The brink of a silence.

Ach. Once again, there is so much I would say but cannot. Remember that Oasis song "Wonderwall"? The one with the lines that go "There are many things that I would like to say to you / but I don't know how"? I have always found this song comforting, because at least I'm not the only person to whom this kind of thing happens. Once again, I find myself at an ostensible end, wondering what might have been different had timing been better.

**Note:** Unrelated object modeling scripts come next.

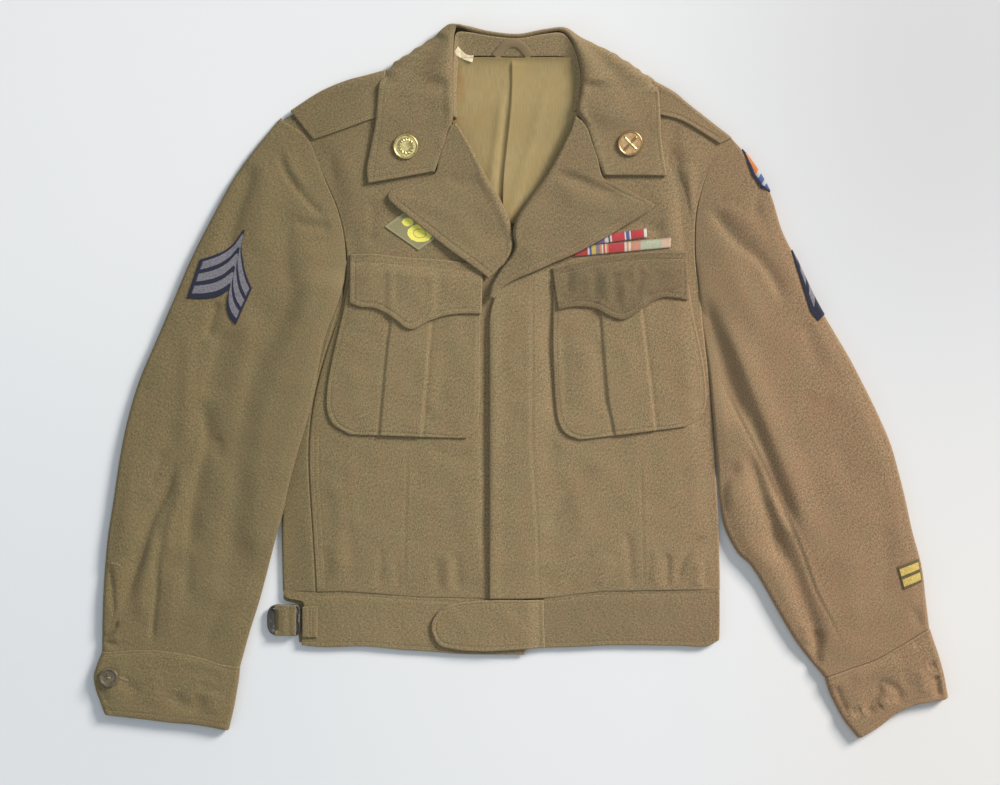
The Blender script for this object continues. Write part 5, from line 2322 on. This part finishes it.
class MakeSleeveBadges(bpy.types.Operator):
    """Make the badges on the finished sleeves."""

    bl_idname = "jacket.sleeve_badges"
    bl_label = "Sleeve badges"

    def execute(self, context):
        sleeve_badges()
        return {"FINISHED"}


class MakeChestBadges(bpy.types.Operator):
    """Make the diamond patch and the ribbon bars."""

    bl_idname = "jacket.chest_badges"
    bl_label = "Chest badges"

    def execute(self, context):
        chest_badges()
        return {"FINISHED"}


class MakeStitching(bpy.types.Operator):
    """Lay the machine stitching on the finished pieces."""

    bl_idname = "jacket.stitching"
    bl_label = "Stitching"

    def execute(self, context):
        stitching()
        return {"FINISHED"}


class MakeStage(bpy.types.Operator):
    """Set the floor, the lights, the sky and the camera."""

    bl_idname = "jacket.stage"
    bl_label = "Stage"

    def execute(self, context):
        stage()
        return {"FINISHED"}


MAKERS = (
    MakeFronts, MakeBack, MakeNeck, MakeCollar, MakeLapels, MakeSleeves, MakeCuffs, MakePockets,
    MakeShoulderStraps, MakeWaistband, MakeBuckle, MakeDiscs, MakeCuffButton, MakeSleeveBadges,
    MakeChestBadges, MakeStitching, MakeStage,
)


class JacketPanel(bpy.types.Panel):
    """Lists the jacket's settings and the operators that make its pieces."""

    bl_idname = "VIEW3D_PT_jacket"
    bl_label = "Wool uniform jacket"
    bl_space_type = "VIEW_3D"
    bl_region_type = "UI"
    bl_category = "Jacket"

    def draw(self, context):
        for settings in (context.scene.jacket_sizes, context.scene.jacket_colours):
            box = self.layout.box()
            for name in settings.__annotations__:
                box.prop(settings, name)
        for maker in MAKERS:
            self.layout.operator(maker.bl_idname)


CLASSES = (JacketSizes, JacketColours, *MAKERS, JacketPanel)


def register():
    """Register the settings, the operators and the panel."""
    for each in CLASSES:
        bpy.utils.register_class(each)
    bpy.types.Scene.jacket_sizes = bpy.props.PointerProperty(type=JacketSizes)
    bpy.types.Scene.jacket_colours = bpy.props.PointerProperty(type=JacketColours)


def unregister():
    """Undo register."""
    del bpy.types.Scene.jacket_colours
    del bpy.types.Scene.jacket_sizes
    for each in reversed(CLASSES):
        bpy.utils.unregister_class(each)


def main():
    """Make every piece in order, then note both boxes."""
    register()
    for maker in MAKERS:
        getattr(bpy.ops.jacket, maker.bl_idname.split(".")[1])()


if __name__ == "__main__":
    main()
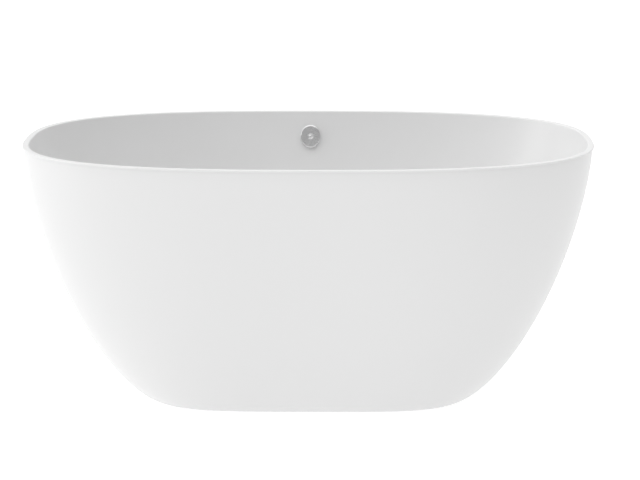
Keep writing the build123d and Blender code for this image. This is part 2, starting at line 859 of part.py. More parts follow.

Hem is on the iPod as I pack for more than a week away, a week that will take me to the continent for the first time since my arrival in Cambridge, a week that will see my newest acquaintances' returning to that other home world of mine, a week that will see me return to this country with family and then split from them, to spend days with other loved ones elsewhere. "We'll meet along the way, I know," the band sings. I love that this song from their latest album begins, "Go easy now; go easy now." So much of my world, for the past few years, seems to have centered on exceptional people's passing into my life and then slipping back out of it, always in a way that feels premature. I do my best to be cool about it, but whatever coolness I manage is mostly fakery: what I'm desperate to know, even more than why they keep going, is when the staying one will arrive.

Somehow, when I ordered lunch in Grantchester today, I missed the word "whole" on the menu. Of course, later, I could see it there, in plain type. But all I saw after our walk through village and meadow was "baked trout," and so I ordered it. And there it was, head and all, grinning at me with its fishy teeth.

I am one of a family of photographers. This trout might be the best documented lunch entree ever.